### Task instructions
Output the lines that follow exactly as they are.

### Data extract

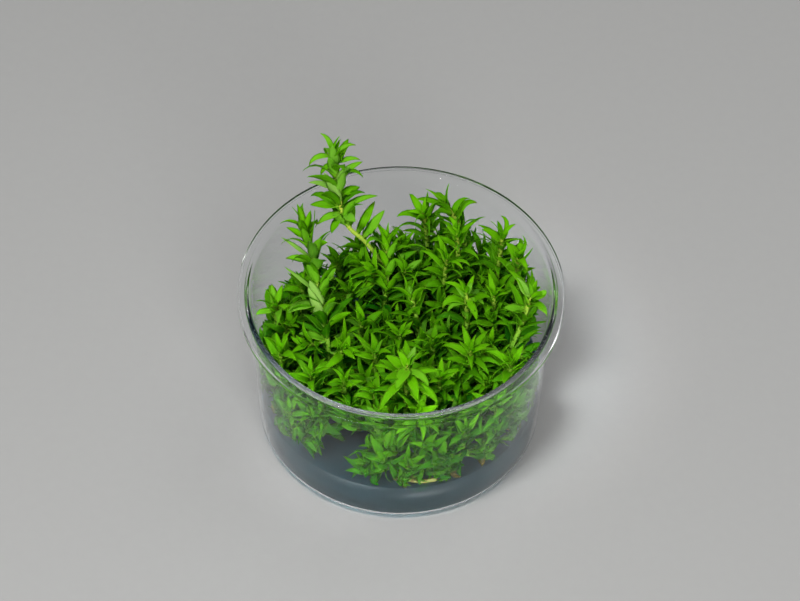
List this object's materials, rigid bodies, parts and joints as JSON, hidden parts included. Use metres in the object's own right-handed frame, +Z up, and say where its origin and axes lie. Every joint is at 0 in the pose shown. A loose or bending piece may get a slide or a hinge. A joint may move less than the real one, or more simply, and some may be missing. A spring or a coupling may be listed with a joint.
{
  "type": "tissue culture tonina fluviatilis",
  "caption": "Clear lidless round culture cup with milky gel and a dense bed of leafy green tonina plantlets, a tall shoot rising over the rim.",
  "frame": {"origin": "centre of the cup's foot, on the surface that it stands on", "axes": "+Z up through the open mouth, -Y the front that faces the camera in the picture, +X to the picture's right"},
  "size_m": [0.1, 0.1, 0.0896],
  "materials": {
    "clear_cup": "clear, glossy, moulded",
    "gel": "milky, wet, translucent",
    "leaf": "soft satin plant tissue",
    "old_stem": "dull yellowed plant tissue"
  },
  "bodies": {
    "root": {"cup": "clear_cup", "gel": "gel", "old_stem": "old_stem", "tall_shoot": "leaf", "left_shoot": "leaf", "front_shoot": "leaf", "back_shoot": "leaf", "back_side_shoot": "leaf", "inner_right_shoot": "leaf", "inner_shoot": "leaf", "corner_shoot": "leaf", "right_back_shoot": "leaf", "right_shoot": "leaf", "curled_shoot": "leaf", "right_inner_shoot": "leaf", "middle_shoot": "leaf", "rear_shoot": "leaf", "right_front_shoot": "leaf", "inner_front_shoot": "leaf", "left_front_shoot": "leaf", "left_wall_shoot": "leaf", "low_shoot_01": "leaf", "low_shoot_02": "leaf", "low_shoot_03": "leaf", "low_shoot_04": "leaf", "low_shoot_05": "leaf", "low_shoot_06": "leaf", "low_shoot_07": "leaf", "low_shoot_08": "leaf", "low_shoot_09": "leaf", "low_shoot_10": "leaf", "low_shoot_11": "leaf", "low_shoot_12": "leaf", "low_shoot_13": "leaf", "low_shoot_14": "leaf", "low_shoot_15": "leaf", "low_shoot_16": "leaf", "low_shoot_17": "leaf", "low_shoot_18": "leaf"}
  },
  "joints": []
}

### Solution for this problem
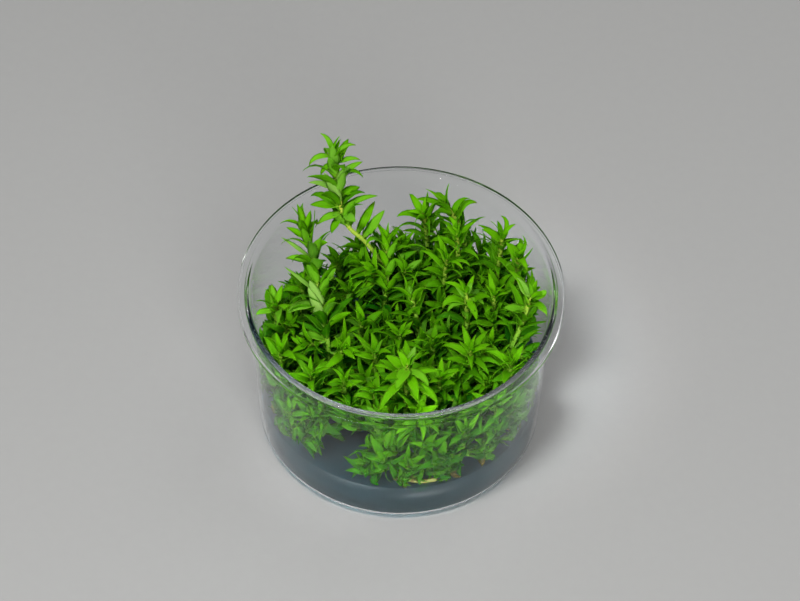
List this object's materials, rigid bodies, parts and joints as JSON, hidden parts included. Use metres in the object's own right-handed frame, +Z up, and say where its origin and axes lie. Every joint is at 0 in the pose shown. A loose or bending piece may get a slide or a hinge. A joint may move less than the real one, or more simply, and some may be missing. A spring or a coupling may be listed with a joint.
{
  "type": "tissue culture tonina fluviatilis",
  "caption": "Clear lidless round culture cup with milky gel and a dense bed of leafy green tonina plantlets, a tall shoot rising over the rim.",
  "frame": {"origin": "centre of the cup's foot, on the surface that it stands on", "axes": "+Z up through the open mouth, -Y the front that faces the camera in the picture, +X to the picture's right"},
  "size_m": [0.1, 0.1, 0.0896],
  "materials": {
    "clear_cup": "clear, glossy, moulded",
    "gel": "milky, wet, translucent",
    "leaf": "soft satin plant tissue",
    "old_stem": "dull yellowed plant tissue"
  },
  "bodies": {
    "root": {"cup": "clear_cup", "gel": "gel", "old_stem": "old_stem", "tall_shoot": "leaf", "left_shoot": "leaf", "front_shoot": "leaf", "back_shoot": "leaf", "back_side_shoot": "leaf", "inner_right_shoot": "leaf", "inner_shoot": "leaf", "corner_shoot": "leaf", "right_back_shoot": "leaf", "right_shoot": "leaf", "curled_shoot": "leaf", "right_inner_shoot": "leaf", "middle_shoot": "leaf", "rear_shoot": "leaf", "right_front_shoot": "leaf", "inner_front_shoot": "leaf", "left_front_shoot": "leaf", "left_wall_shoot": "leaf", "low_shoot_01": "leaf", "low_shoot_02": "leaf", "low_shoot_03": "leaf", "low_shoot_04": "leaf", "low_shoot_05": "leaf", "low_shoot_06": "leaf", "low_shoot_07": "leaf", "low_shoot_08": "leaf", "low_shoot_09": "leaf", "low_shoot_10": "leaf", "low_shoot_11": "leaf", "low_shoot_12": "leaf", "low_shoot_13": "leaf", "low_shoot_14": "leaf", "low_shoot_15": "leaf", "low_shoot_16": "leaf", "low_shoot_17": "leaf", "low_shoot_18": "leaf"}
  },
  "joints": []
}